Dan Mohr received his BA in composition and vocal
performance from Bennington College. He has written, directed, and
designed productions for Chicago's Split Pillow, written music for
theatre and video, and performed in a number of theatre and dance-theatre
productions. He plays with many bands, including DRMWPN, Relaxation
Record, Box of Baby Birds, For Salem, Oweihops, and New Piety. myspace.com/yesIsaid
2. Tinged with ballet and opera, Kairol Rosenthal’s
Intimae studies the states of ecstasy and deeper
self that everyday people inhabit when alone in the mundane sanctum
of our homes, cars, and the after hours office. Intimae traces
both the inhibition and self consciousness that arises when no one
is watching us, and links these moments to our memories, childhood
dreams, and fantasies of longing and desire.
Kairol Rosenthal is a choreographer and director
of Rosenthal et al. She has choreographed fourteen original dance
theater works that have been shown in museums and theaters throughout
the United States. Kairol is best known in Chicago for her site specific
performances set in locations such a vending machine room, industrial
kitchen, and GAR Hall. Rosenthal is currently creating an evening
length choral ballet with collaborator Robert Metrick.
3. Seth Bockley’s WAR GARDEN is
a physical and spatial experiment in patriotic agriculture. The
piece explores the history of war gardening and an epic conflict
waged over Chicago’s borderlands in the early 20th Century.

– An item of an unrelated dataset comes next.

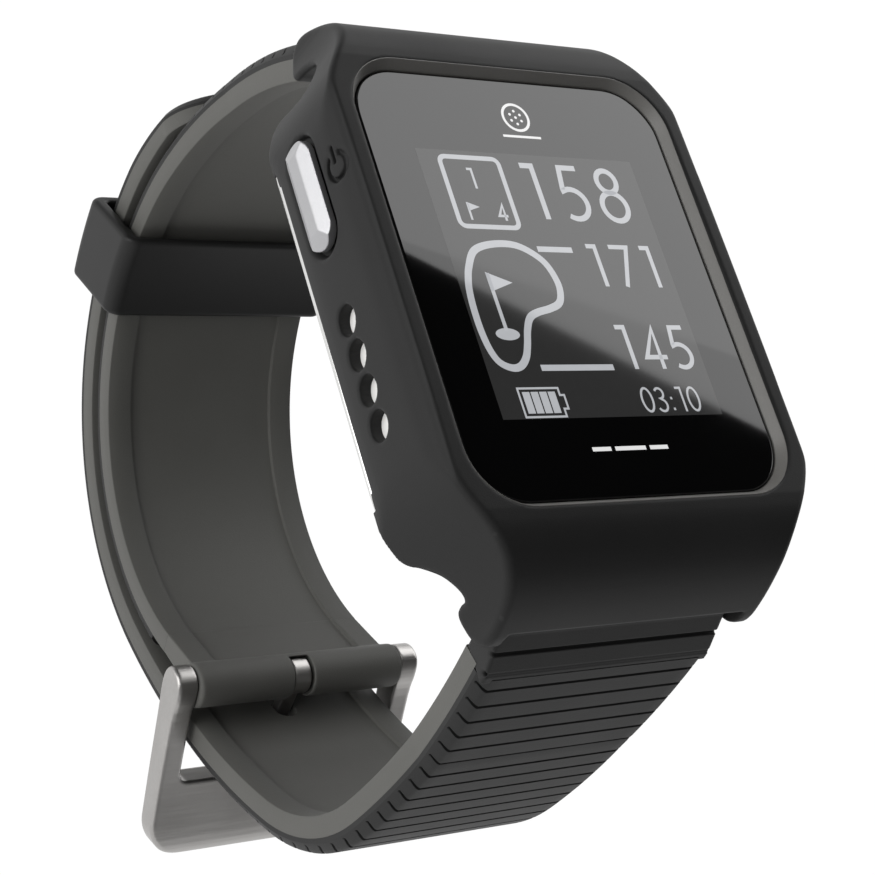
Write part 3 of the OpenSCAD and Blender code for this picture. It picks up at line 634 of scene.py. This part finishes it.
Z0, ZT = 9.96, 10.008
panel = slab("display_area", [[(-10.72, -12.05), (10.78, -12.05), (10.78, 11.5), (-10.72, 11.5)]], Z0, 10.003, PANEL)
ink = []
ink += ribbon([(x - 5.9, y + 7.73) for x, y in rr_ring(2.82, 3.17, 0.55, 5)], 0.42, True)
ink += write("1", -6.45, 8.05, 1.85, 0.22)
# hole number row: a small pin flag beside the figure
ink += ribbon([(-7.45, 5.15), (-7.45, 6.75)], 0.2)
ink.append([(-7.45, 6.75), (-6.35, 6.35), (-7.45, 5.98)])
ink += write("4", -4.75, 5.2, 1.55, 0.23)
ink += write("1", -1.05, 5.5, 5.15, 0.5, squeeze=0.95)
ink += write("5", 2.2, 5.5, 5.15, 0.5)
ink += write("8", 6.15, 5.45, 5.2, 0.5)
ink += ribbon([(-2.1, 2.7), (1.35, 2.7)], 0.5)
ink += write("1", 2.85, -0.55, 3.8, 0.4, squeeze=0.95)
ink += write("7", 5.15, -0.55, 3.8, 0.4)
ink += write("1", 8.35, -0.55, 3.8, 0.4, squeeze=0.95)
ink += ribbon([(-5.65, -7.78), (1.4, -7.78)], 0.52)
ink += write("1", 2.85, -7.95, 3.85, 0.4, squeeze=0.95)
ink += write("4", 5.0, -7.95, 3.85, 0.4)
ink += write("5", 7.95, -7.95, 3.85, 0.4)
ink += write("03:10", 3.05, -11.72, 2.15, 0.2, gaps=0.06)
GREEN = [(-9.32, 0.86), (-8.49, 2.2), (-7.34, 2.81), (-5.58, 3.08), (-3.95, 2.92), (-2.53, 2.15), (-1.67, 1.18), (-1.24, -0.29),
         (-1.37, -1.41), (-1.85, -2.19), (-2.87, -2.64), (-4.21, -2.99), (-5.11, -3.48), (-5.73, -4.53), (-6.21, -5.82), (-6.73, -6.89),
         (-7.46, -7.61), (-8.33, -7.77), (-9.32, -7.3), (-9.85, -6.24), (-10.1, -4.55), (-10.1, -2.62), (-9.95, -1.11), (-9.7, -0.1)]
ink += ribbon(spline(GREEN, 5, closed=True), 0.62, True)
ink += ribbon([(-7.78, 0.42), (-7.72, -4.6)], 0.34)
ink.append([(-7.95, 0.5), (-5.65, -0.4), (-7.88, -1.2)])
ink.append(arc_pts(-7.72, -4.9, 1.12, 0.52, 0, 360, 28)[:-1])
ink += ribbon([(-8.55, -9.5), (-4.75, -9.5), (-4.75, -10.1), (-4.35, -10.1), (-4.35, -11.25), (-4.75, -11.25), (-4.75, -11.9), (-8.55, -11.9)], 0.17, True)
for k in range(4):
    x = -8.22 + k * 0.8
    ink.append([(x, -11.6), (x + 0.68, -11.6), (x + 0.68, -9.8), (x, -9.8)])
graphics = slab("display_segments", ink, Z0, ZT, INK)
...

It is a comedy featuring patriotic American music, the phenomenon
of “Ladies’ Auxiliaries” and the figure of the
irascible Captain Streeter.
Seth Bockley is a performer and director working
in Chicago. He has collaborated with such groups as Collaboraction,
Local Infinities, and is a member of Walkabout Theater and an apprentice
director at Redmoon Theater. His original solo show Nauvoo
was seen in Peter Jones Gallery this year as part of Walkabout's
Impossible Cities, a multidisciplinary event which he curated.